*MATERIAL PROVIDED*:

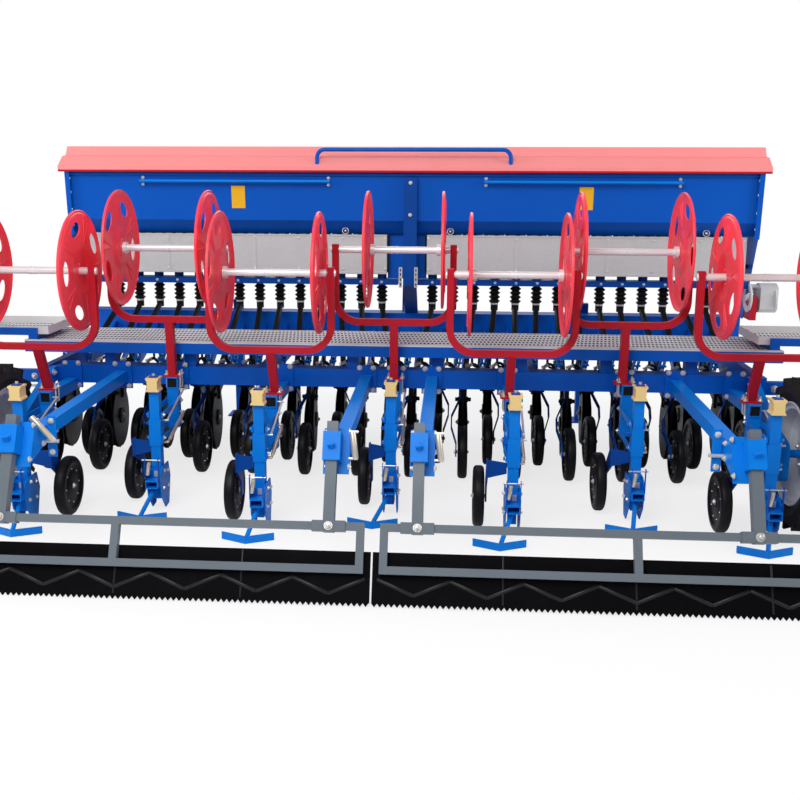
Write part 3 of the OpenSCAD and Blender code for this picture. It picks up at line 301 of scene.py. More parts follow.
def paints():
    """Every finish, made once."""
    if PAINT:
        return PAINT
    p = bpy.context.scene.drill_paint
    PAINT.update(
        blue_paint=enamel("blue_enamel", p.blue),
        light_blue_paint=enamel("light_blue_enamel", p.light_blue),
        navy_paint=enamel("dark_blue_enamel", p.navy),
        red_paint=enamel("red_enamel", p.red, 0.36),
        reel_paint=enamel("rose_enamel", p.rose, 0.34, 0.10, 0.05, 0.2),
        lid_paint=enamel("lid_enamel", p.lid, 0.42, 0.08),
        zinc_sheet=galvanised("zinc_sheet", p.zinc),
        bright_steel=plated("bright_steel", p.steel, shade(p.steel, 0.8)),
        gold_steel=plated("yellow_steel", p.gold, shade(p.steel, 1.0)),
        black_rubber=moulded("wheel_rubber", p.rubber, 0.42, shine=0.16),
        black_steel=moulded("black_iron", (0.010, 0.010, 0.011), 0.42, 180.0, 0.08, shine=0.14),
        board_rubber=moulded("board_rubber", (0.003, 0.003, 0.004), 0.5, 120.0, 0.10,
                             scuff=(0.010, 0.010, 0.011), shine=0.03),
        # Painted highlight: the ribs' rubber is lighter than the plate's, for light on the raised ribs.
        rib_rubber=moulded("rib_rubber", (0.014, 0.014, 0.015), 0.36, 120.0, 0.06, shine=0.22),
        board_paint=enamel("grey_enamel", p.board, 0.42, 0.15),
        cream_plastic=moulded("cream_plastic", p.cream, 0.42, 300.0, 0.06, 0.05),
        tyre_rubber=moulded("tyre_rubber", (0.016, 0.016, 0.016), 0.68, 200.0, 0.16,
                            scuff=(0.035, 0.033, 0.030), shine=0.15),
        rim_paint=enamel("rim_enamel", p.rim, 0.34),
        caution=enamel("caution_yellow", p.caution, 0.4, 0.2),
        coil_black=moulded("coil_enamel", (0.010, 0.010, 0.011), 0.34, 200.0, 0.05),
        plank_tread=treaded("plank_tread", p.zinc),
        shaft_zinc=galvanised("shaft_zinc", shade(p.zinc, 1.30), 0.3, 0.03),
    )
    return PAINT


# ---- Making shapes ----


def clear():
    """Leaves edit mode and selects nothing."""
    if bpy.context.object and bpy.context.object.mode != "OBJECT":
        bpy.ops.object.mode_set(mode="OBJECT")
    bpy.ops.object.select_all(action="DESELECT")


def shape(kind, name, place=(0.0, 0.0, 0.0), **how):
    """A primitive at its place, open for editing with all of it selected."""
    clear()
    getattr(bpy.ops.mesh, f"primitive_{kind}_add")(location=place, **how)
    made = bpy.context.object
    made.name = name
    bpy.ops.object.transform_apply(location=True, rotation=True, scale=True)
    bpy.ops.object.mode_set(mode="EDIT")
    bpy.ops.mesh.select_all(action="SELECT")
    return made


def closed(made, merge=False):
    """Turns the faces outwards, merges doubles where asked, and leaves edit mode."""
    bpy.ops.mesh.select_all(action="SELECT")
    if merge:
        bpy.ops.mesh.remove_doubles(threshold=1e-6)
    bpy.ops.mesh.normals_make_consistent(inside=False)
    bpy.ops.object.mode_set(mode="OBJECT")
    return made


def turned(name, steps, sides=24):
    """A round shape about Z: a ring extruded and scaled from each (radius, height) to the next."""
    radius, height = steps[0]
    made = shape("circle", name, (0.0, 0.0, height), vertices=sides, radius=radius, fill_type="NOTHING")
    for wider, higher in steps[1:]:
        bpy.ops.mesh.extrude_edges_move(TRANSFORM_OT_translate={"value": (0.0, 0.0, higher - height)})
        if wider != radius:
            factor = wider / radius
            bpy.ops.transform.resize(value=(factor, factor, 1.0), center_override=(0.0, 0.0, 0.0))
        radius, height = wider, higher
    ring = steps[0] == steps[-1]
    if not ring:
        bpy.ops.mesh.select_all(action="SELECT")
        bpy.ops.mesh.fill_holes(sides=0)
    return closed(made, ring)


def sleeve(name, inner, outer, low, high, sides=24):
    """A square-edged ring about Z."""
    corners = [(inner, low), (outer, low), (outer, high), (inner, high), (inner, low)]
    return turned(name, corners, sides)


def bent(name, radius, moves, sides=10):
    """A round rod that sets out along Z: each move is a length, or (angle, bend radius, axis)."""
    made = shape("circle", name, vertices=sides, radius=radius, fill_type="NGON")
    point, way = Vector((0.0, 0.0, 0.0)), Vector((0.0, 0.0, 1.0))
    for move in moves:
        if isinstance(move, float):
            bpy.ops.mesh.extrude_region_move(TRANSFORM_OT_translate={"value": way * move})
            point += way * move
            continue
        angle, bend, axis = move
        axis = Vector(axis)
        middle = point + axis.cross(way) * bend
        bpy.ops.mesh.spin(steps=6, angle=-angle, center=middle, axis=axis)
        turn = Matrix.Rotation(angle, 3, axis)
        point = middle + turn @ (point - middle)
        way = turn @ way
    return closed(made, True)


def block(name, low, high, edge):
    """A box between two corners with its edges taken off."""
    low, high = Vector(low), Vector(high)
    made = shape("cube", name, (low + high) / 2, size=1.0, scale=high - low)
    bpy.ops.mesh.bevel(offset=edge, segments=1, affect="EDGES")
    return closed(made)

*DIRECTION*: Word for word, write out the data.

*TASK RESPONSE*:
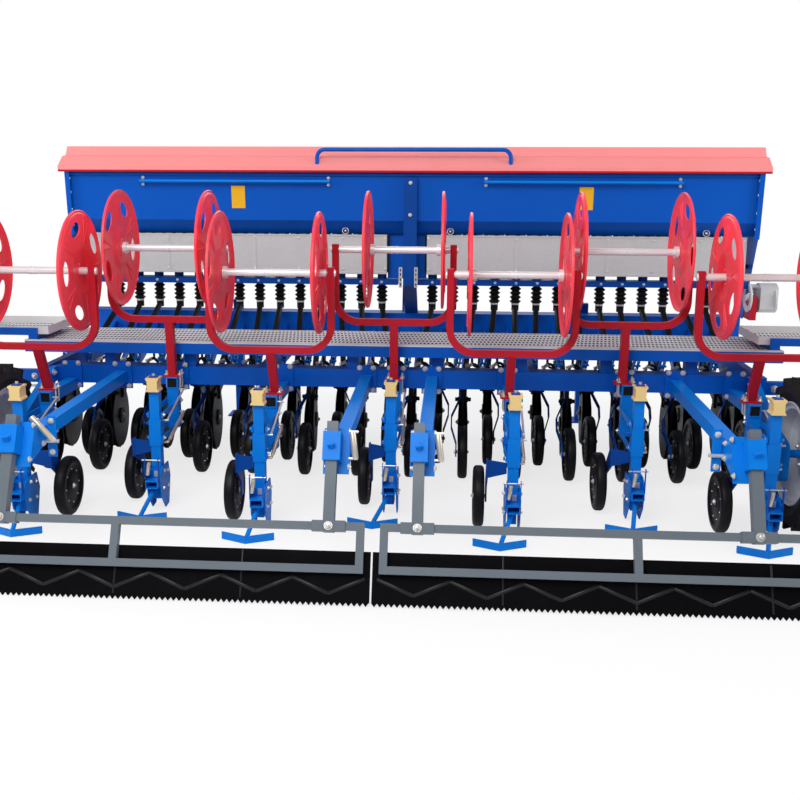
Write part 3 of the OpenSCAD and Blender code for this picture. It picks up at line 301 of scene.py. More parts follow.
def paints():
    """Every finish, made once."""
    if PAINT:
        return PAINT
    p = bpy.context.scene.drill_paint
    PAINT.update(
        blue_paint=enamel("blue_enamel", p.blue),
        light_blue_paint=enamel("light_blue_enamel", p.light_blue),
        navy_paint=enamel("dark_blue_enamel", p.navy),
        red_paint=enamel("red_enamel", p.red, 0.36),
        reel_paint=enamel("rose_enamel", p.rose, 0.34, 0.10, 0.05, 0.2),
        lid_paint=enamel("lid_enamel", p.lid, 0.42, 0.08),
        zinc_sheet=galvanised("zinc_sheet", p.zinc),
        bright_steel=plated("bright_steel", p.steel, shade(p.steel, 0.8)),
        gold_steel=plated("yellow_steel", p.gold, shade(p.steel, 1.0)),
        black_rubber=moulded("wheel_rubber", p.rubber, 0.42, shine=0.16),
        black_steel=moulded("black_iron", (0.010, 0.010, 0.011), 0.42, 180.0, 0.08, shine=0.14),
        board_rubber=moulded("board_rubber", (0.003, 0.003, 0.004), 0.5, 120.0, 0.10,
                             scuff=(0.010, 0.010, 0.011), shine=0.03),
        # Painted highlight: the ribs' rubber is lighter than the plate's, for light on the raised ribs.
        rib_rubber=moulded("rib_rubber", (0.014, 0.014, 0.015), 0.36, 120.0, 0.06, shine=0.22),
        board_paint=enamel("grey_enamel", p.board, 0.42, 0.15),
        cream_plastic=moulded("cream_plastic", p.cream, 0.42, 300.0, 0.06, 0.05),
        tyre_rubber=moulded("tyre_rubber", (0.016, 0.016, 0.016), 0.68, 200.0, 0.16,
                            scuff=(0.035, 0.033, 0.030), shine=0.15),
        rim_paint=enamel("rim_enamel", p.rim, 0.34),
        caution=enamel("caution_yellow", p.caution, 0.4, 0.2),
        coil_black=moulded("coil_enamel", (0.010, 0.010, 0.011), 0.34, 200.0, 0.05),
        plank_tread=treaded("plank_tread", p.zinc),
        shaft_zinc=galvanised("shaft_zinc", shade(p.zinc, 1.30), 0.3, 0.03),
    )
    return PAINT


# ---- Making shapes ----


def clear():
    """Leaves edit mode and selects nothing."""
    if bpy.context.object and bpy.context.object.mode != "OBJECT":
        bpy.ops.object.mode_set(mode="OBJECT")
    bpy.ops.object.select_all(action="DESELECT")


def shape(kind, name, place=(0.0, 0.0, 0.0), **how):
    """A primitive at its place, open for editing with all of it selected."""
    clear()
    getattr(bpy.ops.mesh, f"primitive_{kind}_add")(location=place, **how)
    made = bpy.context.object
    made.name = name
    bpy.ops.object.transform_apply(location=True, rotation=True, scale=True)
    bpy.ops.object.mode_set(mode="EDIT")
    bpy.ops.mesh.select_all(action="SELECT")
    return made


def closed(made, merge=False):
    """Turns the faces outwards, merges doubles where asked, and leaves edit mode."""
    bpy.ops.mesh.select_all(action="SELECT")
    if merge:
        bpy.ops.mesh.remove_doubles(threshold=1e-6)
    bpy.ops.mesh.normals_make_consistent(inside=False)
    bpy.ops.object.mode_set(mode="OBJECT")
    return made


def turned(name, steps, sides=24):
    """A round shape about Z: a ring extruded and scaled from each (radius, height) to the next."""
    radius, height = steps[0]
    made = shape("circle", name, (0.0, 0.0, height), vertices=sides, radius=radius, fill_type="NOTHING")
    for wider, higher in steps[1:]:
        bpy.ops.mesh.extrude_edges_move(TRANSFORM_OT_translate={"value": (0.0, 0.0, higher - height)})
        if wider != radius:
            factor = wider / radius
            bpy.ops.transform.resize(value=(factor, factor, 1.0), center_override=(0.0, 0.0, 0.0))
        radius, height = wider, higher
    ring = steps[0] == steps[-1]
    if not ring:
        bpy.ops.mesh.select_all(action="SELECT")
        bpy.ops.mesh.fill_holes(sides=0)
    return closed(made, ring)


def sleeve(name, inner, outer, low, high, sides=24):
    """A square-edged ring about Z."""
    corners = [(inner, low), (outer, low), (outer, high), (inner, high), (inner, low)]
    return turned(name, corners, sides)


def bent(name, radius, moves, sides=10):
    """A round rod that sets out along Z: each move is a length, or (angle, bend radius, axis)."""
    made = shape("circle", name, vertices=sides, radius=radius, fill_type="NGON")
    point, way = Vector((0.0, 0.0, 0.0)), Vector((0.0, 0.0, 1.0))
    for move in moves:
        if isinstance(move, float):
            bpy.ops.mesh.extrude_region_move(TRANSFORM_OT_translate={"value": way * move})
            point += way * move
            continue
        angle, bend, axis = move
        axis = Vector(axis)
        middle = point + axis.cross(way) * bend
        bpy.ops.mesh.spin(steps=6, angle=-angle, center=middle, axis=axis)
        turn = Matrix.Rotation(angle, 3, axis)
        point = middle + turn @ (point - middle)
        way = turn @ way
    return closed(made, True)


def block(name, low, high, edge):
    """A box between two corners with its edges taken off."""
    low, high = Vector(low), Vector(high)
    made = shape("cube", name, (low + high) / 2, size=1.0, scale=high - low)
    bpy.ops.mesh.bevel(offset=edge, segments=1, affect="EDGES")
    return closed(made)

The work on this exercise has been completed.